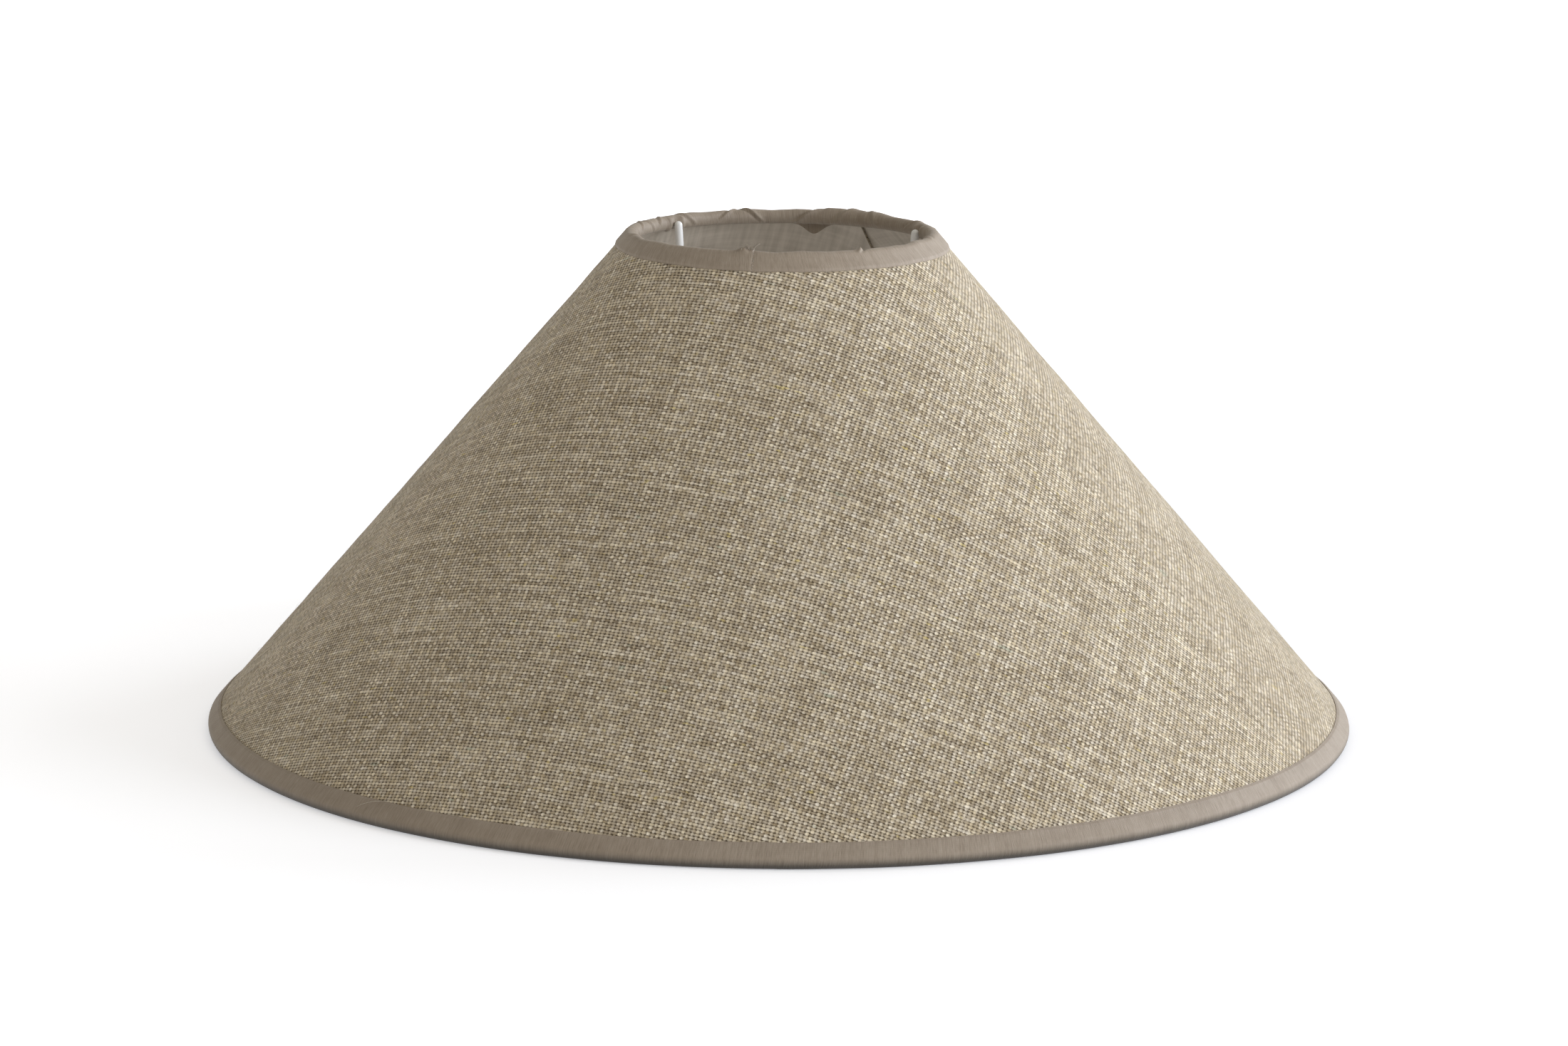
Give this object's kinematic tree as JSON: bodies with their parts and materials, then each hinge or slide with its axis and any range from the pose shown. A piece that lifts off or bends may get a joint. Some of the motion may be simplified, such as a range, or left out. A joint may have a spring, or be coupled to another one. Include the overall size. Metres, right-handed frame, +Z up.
{
  "type": "lamp shade",
  "caption": "Wide conical hard-back lamp shade: slubby natural linen on a stiff liner, taped wire rings, and a recessed fitter ring on coated arms.",
  "frame": {"origin": "centre of the bottom rim, on the surface that the shade stands on", "axes": "+Z up along the cone's axis, out of the top mouth; -Y is the front and the sheet's seam is at the back, 30 degrees towards +X"},
  "size_m": [0.45, 0.45, 0.1959],
  "materials": {
    "linen": "plain-woven natural flax with slubs and flecks, dry and matt",
    "liner": "satin off-white styrene sheet, slightly translucent",
    "adhesive": "clear double-sided tape",
    "ring_wire": "drawn steel wire",
    "edging_tape": "taupe cotton tape with fine cross ribs, matt",
    "white_coating": "white powder coat, satin"
  },
  "bodies": {
    "root": {"linen_cover": "linen", "liner": "liner", "seam_tape": "adhesive", "top_ring": "ring_wire", "bottom_ring": "ring_wire", "top_trim": "edging_tape", "bottom_trim": "edging_tape", "fitter_ring": "white_coating", "fitter_arm_1": "white_coating", "fitter_arm_2": "white_coating", "fitter_arm_3": "white_coating"}
  },
  "joints": []
}
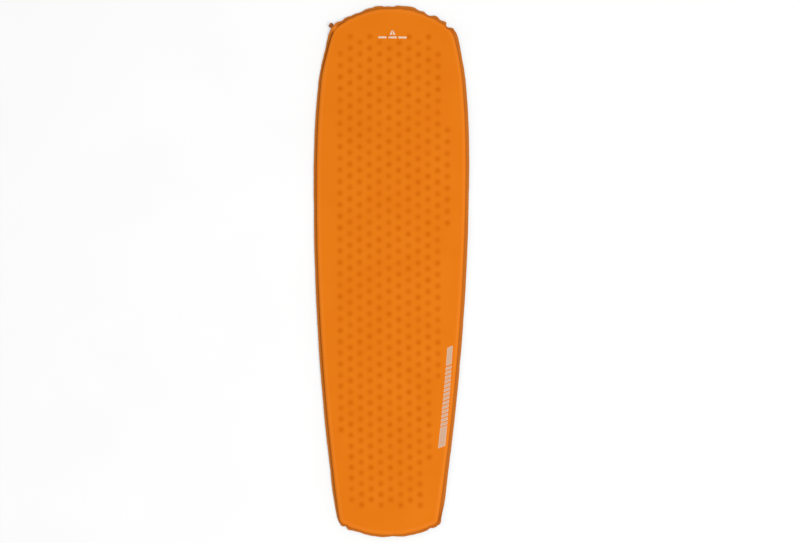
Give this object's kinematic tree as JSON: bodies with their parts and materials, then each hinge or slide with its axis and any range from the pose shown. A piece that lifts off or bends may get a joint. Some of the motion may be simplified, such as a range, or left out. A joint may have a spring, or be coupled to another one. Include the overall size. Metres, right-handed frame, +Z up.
{
  "type": "self-inflating sleeping mat",
  "caption": "Flat self-inflating camping mat with a mummy outline: two fabric skins welded round a cored foam sheet, with a screw valve in one head corner.",
  "frame": {"origin": "middle of the footprint, on the plane that the mat lies on", "axes": "+Y along the mat to the head end, +Z up through its thickness, +X to the right of a person lying on their back"},
  "size_m": [0.533, 1.83, 0.025],
  "materials": {
    "top_fabric": "matte coated fabric, orange",
    "bottom_fabric": "matte charcoal fabric with raised grip dots",
    "weld_film": "translucent fused polyurethane film",
    "foam": "open-cell foam, cream",
    "stem_plastic": "moulded plastic, satin, orange brown",
    "cap_plastic": "moulded plastic, satin, dark orange brown",
    "plug_plastic": "moulded plastic, charcoal",
    "seal_rubber": "moulded rubber, black",
    "screen_plastic": "moulded plastic, off white"
  },
  "bodies": {
    "mat": {"top_skin": "top_fabric", "bottom_skin": "bottom_fabric", "edge_weld": "weld_film", "foam_core": "foam", "valve_stem": "stem_plastic", "stem_o_ring": "seal_rubber", "valve_plug": "plug_plastic", "crumb_screen": "screen_plastic"},
    "seal": {"cap_seal": "seal_rubber"},
    "cap": {"valve_cap": "cap_plastic"}
  },
  "joints": [
    {"name": "cap_lift", "type": "slide", "parent": "mat", "child": "seal", "axis": [-0.766, 0.6428, 0], "range_m": [0, 0.004]},
    {"name": "cap_twist", "type": "hinge", "parent": "seal", "child": "cap", "pos_m": [-0.20525, 0.84067, 0.0125], "axis": [-0.766, 0.6428, 0], "range_deg": [0, 360]}
  ],
  "couplings": [
    {"joint": "cap_twist", "follows": "cap_lift", "rad_per_m": 1570.7}
  ]
}
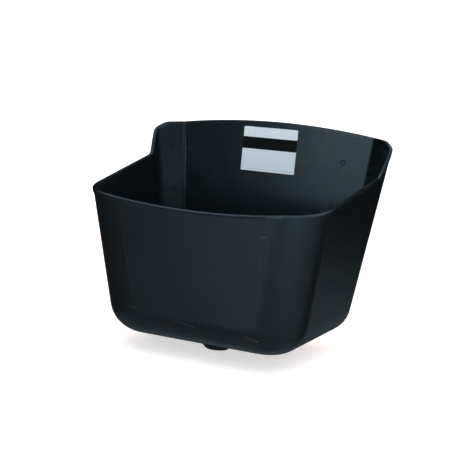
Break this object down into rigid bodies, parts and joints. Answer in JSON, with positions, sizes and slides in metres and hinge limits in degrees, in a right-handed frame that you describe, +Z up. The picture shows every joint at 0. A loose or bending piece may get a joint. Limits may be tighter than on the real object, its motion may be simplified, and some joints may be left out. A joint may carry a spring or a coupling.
{
  "type": "feed trough",
  "caption": "Wall or corner feed trough in moulded plastic, with a high flat back, 45-degree rear facets, sloping beaded rim and a lift-out drain bung in its floor.",
  "frame": {"origin": "on the flat back face that goes against the wall, at mid-width, level with the upper pair of drilling marks", "axes": "+X across the width, +Y into the wall, so that the front lip faces -Y, +Z up with the floor level"},
  "size_m": [0.4116, 0.3276, 0.3556],
  "materials": {
    "tub": "very dark blue-grey polyethylene with a soft satin sheen and light scuffs",
    "bung": "black rubber, matt",
    "label": "white printed film with a black band, no print"
  },
  "bodies": {
    "tub": {"tub": "tub", "label_blank": "label"},
    "drain_bung": {"drain_bung": "bung"}
  },
  "joints": [
    {"name": "bung_lift", "type": "slide", "parent": "tub", "child": "drain_bung", "axis": [0, 0, 1], "range_m": [0, 0.06]}
  ]
}
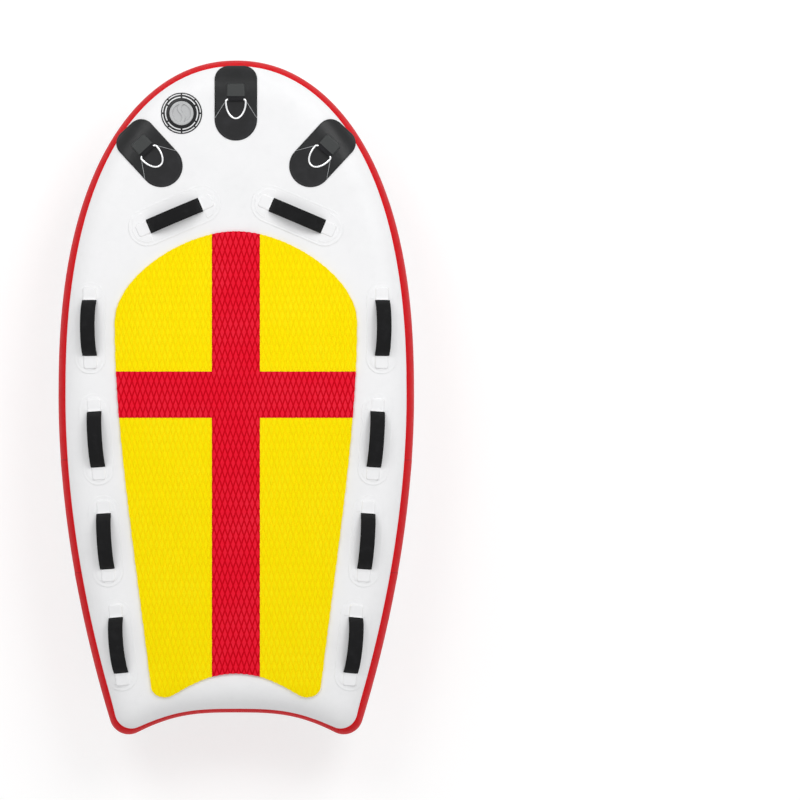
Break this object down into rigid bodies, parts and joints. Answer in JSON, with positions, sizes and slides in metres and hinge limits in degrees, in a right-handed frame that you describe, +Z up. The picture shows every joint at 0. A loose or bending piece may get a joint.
========================================
• **GIVEN INSTRUCTION**
Each record must be returned exactly as it is written.

• **TASK OUTPUT**
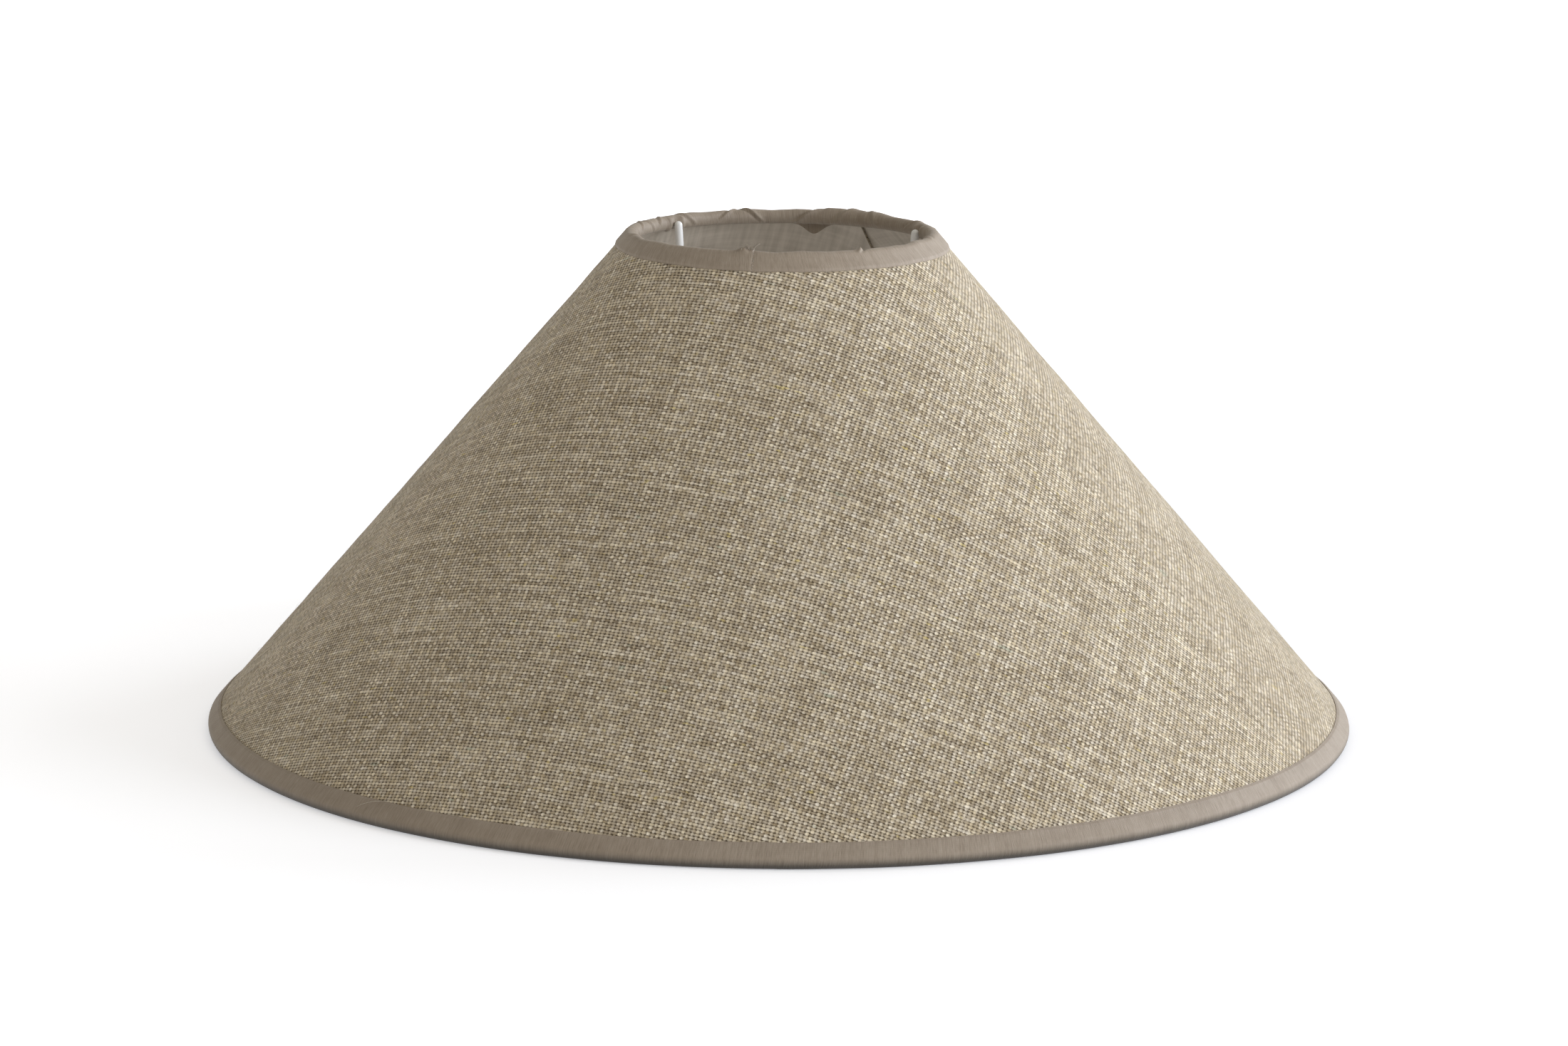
Give this object's kinematic tree as JSON: bodies with their parts and materials, then each hinge or slide with its axis and any range from the pose shown. A piece that lifts off or bends may get a joint. Some of the motion may be simplified, such as a range, or left out. A joint may have a spring, or be coupled to another one. Include the overall size. Metres, right-handed frame, +Z up.
{
  "type": "lamp shade",
  "caption": "Wide conical hard-back lamp shade: slubby natural linen on a stiff liner, taped wire rings, and a recessed fitter ring on coated arms.",
  "frame": {"origin": "centre of the bottom rim, on the surface that the shade stands on", "axes": "+Z up along the cone's axis, out of the top mouth; -Y is the front and the sheet's seam is at the back, 30 degrees towards +X"},
  "size_m": [0.45, 0.45, 0.1959],
  "materials": {
    "linen": "plain-woven natural flax with slubs and flecks, dry and matt",
    "liner": "satin off-white styrene sheet, slightly translucent",
    "adhesive": "clear double-sided tape",
    "ring_wire": "drawn steel wire",
    "edging_tape": "taupe cotton tape with fine cross ribs, matt",
    "white_coating": "white powder coat, satin"
  },
  "bodies": {
    "root": {"linen_cover": "linen", "liner": "liner", "seam_tape": "adhesive", "top_ring": "ring_wire", "bottom_ring": "ring_wire", "top_trim": "edging_tape", "bottom_trim": "edging_tape", "fitter_ring": "white_coating", "fitter_arm_1": "white_coating", "fitter_arm_2": "white_coating", "fitter_arm_3": "white_coating"}
  },
  "joints": []
}
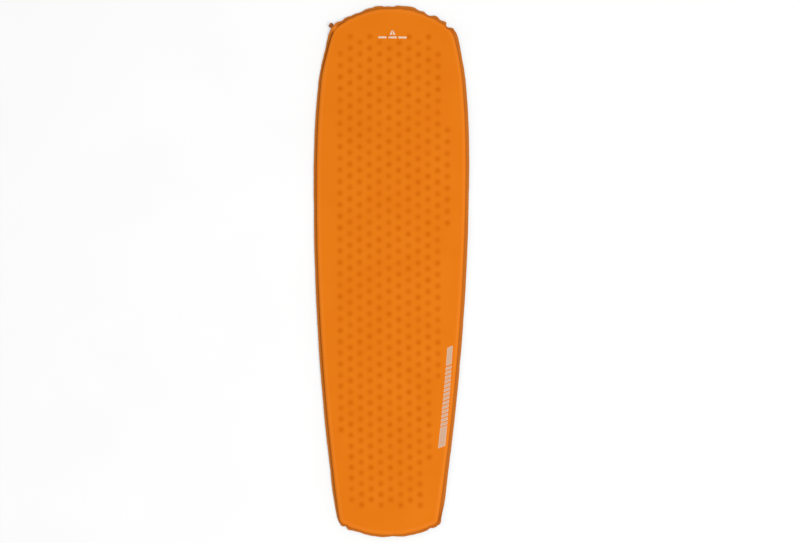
Give this object's kinematic tree as JSON: bodies with their parts and materials, then each hinge or slide with its axis and any range from the pose shown. A piece that lifts off or bends may get a joint. Some of the motion may be simplified, such as a range, or left out. A joint may have a spring, or be coupled to another one. Include the overall size. Metres, right-handed frame, +Z up.
{
  "type": "self-inflating sleeping mat",
  "caption": "Flat self-inflating camping mat with a mummy outline: two fabric skins welded round a cored foam sheet, with a screw valve in one head corner.",
  "frame": {"origin": "middle of the footprint, on the plane that the mat lies on", "axes": "+Y along the mat to the head end, +Z up through its thickness, +X to the right of a person lying on their back"},
  "size_m": [0.533, 1.83, 0.025],
  "materials": {
    "top_fabric": "matte coated fabric, orange",
    "bottom_fabric": "matte charcoal fabric with raised grip dots",
    "weld_film": "translucent fused polyurethane film",
    "foam": "open-cell foam, cream",
    "stem_plastic": "moulded plastic, satin, orange brown",
    "cap_plastic": "moulded plastic, satin, dark orange brown",
    "plug_plastic": "moulded plastic, charcoal",
    "seal_rubber": "moulded rubber, black",
    "screen_plastic": "moulded plastic, off white"
  },
  "bodies": {
    "mat": {"top_skin": "top_fabric", "bottom_skin": "bottom_fabric", "edge_weld": "weld_film", "foam_core": "foam", "valve_stem": "stem_plastic", "stem_o_ring": "seal_rubber", "valve_plug": "plug_plastic", "crumb_screen": "screen_plastic"},
    "seal": {"cap_seal": "seal_rubber"},
    "cap": {"valve_cap": "cap_plastic"}
  },
  "joints": [
    {"name": "cap_lift", "type": "slide", "parent": "mat", "child": "seal", "axis": [-0.766, 0.6428, 0], "range_m": [0, 0.004]},
    {"name": "cap_twist", "type": "hinge", "parent": "seal", "child": "cap", "pos_m": [-0.20525, 0.84067, 0.0125], "axis": [-0.766, 0.6428, 0], "range_deg": [0, 360]}
  ],
  "couplings": [
    {"joint": "cap_twist", "follows": "cap_lift", "rad_per_m": 1570.7}
  ]
}
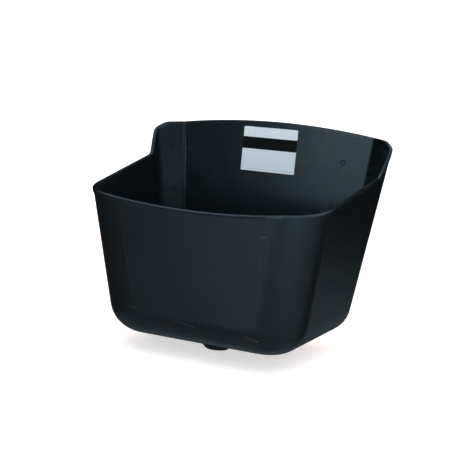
Break this object down into rigid bodies, parts and joints. Answer in JSON, with positions, sizes and slides in metres and hinge limits in degrees, in a right-handed frame that you describe, +Z up. The picture shows every joint at 0. A loose or bending piece may get a joint. Limits may be tighter than on the real object, its motion may be simplified, and some joints may be left out. A joint may carry a spring or a coupling.
{
  "type": "feed trough",
  "caption": "Wall or corner feed trough in moulded plastic, with a high flat back, 45-degree rear facets, sloping beaded rim and a lift-out drain bung in its floor.",
  "frame": {"origin": "on the flat back face that goes against the wall, at mid-width, level with the upper pair of drilling marks", "axes": "+X across the width, +Y into the wall, so that the front lip faces -Y, +Z up with the floor level"},
  "size_m": [0.4116, 0.3276, 0.3556],
  "materials": {
    "tub": "very dark blue-grey polyethylene with a soft satin sheen and light scuffs",
    "bung": "black rubber, matt",
    "label": "white printed film with a black band, no print"
  },
  "bodies": {
    "tub": {"tub": "tub", "label_blank": "label"},
    "drain_bung": {"drain_bung": "bung"}
  },
  "joints": [
    {"name": "bung_lift", "type": "slide", "parent": "tub", "child": "drain_bung", "axis": [0, 0, 1], "range_m": [0, 0.06]}
  ]
}
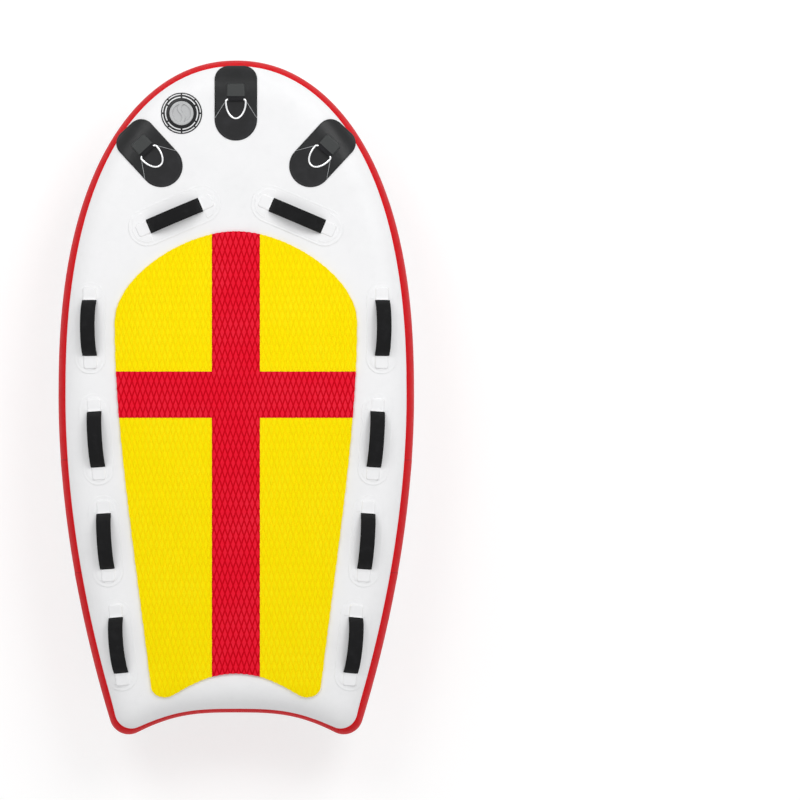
Break this object down into rigid bodies, parts and joints. Answer in JSON, with positions, sizes and slides in metres and hinge limits in degrees, in a right-handed frame that you describe, +Z up. The picture shows every joint at 0. A loose or bending piece may get a joint.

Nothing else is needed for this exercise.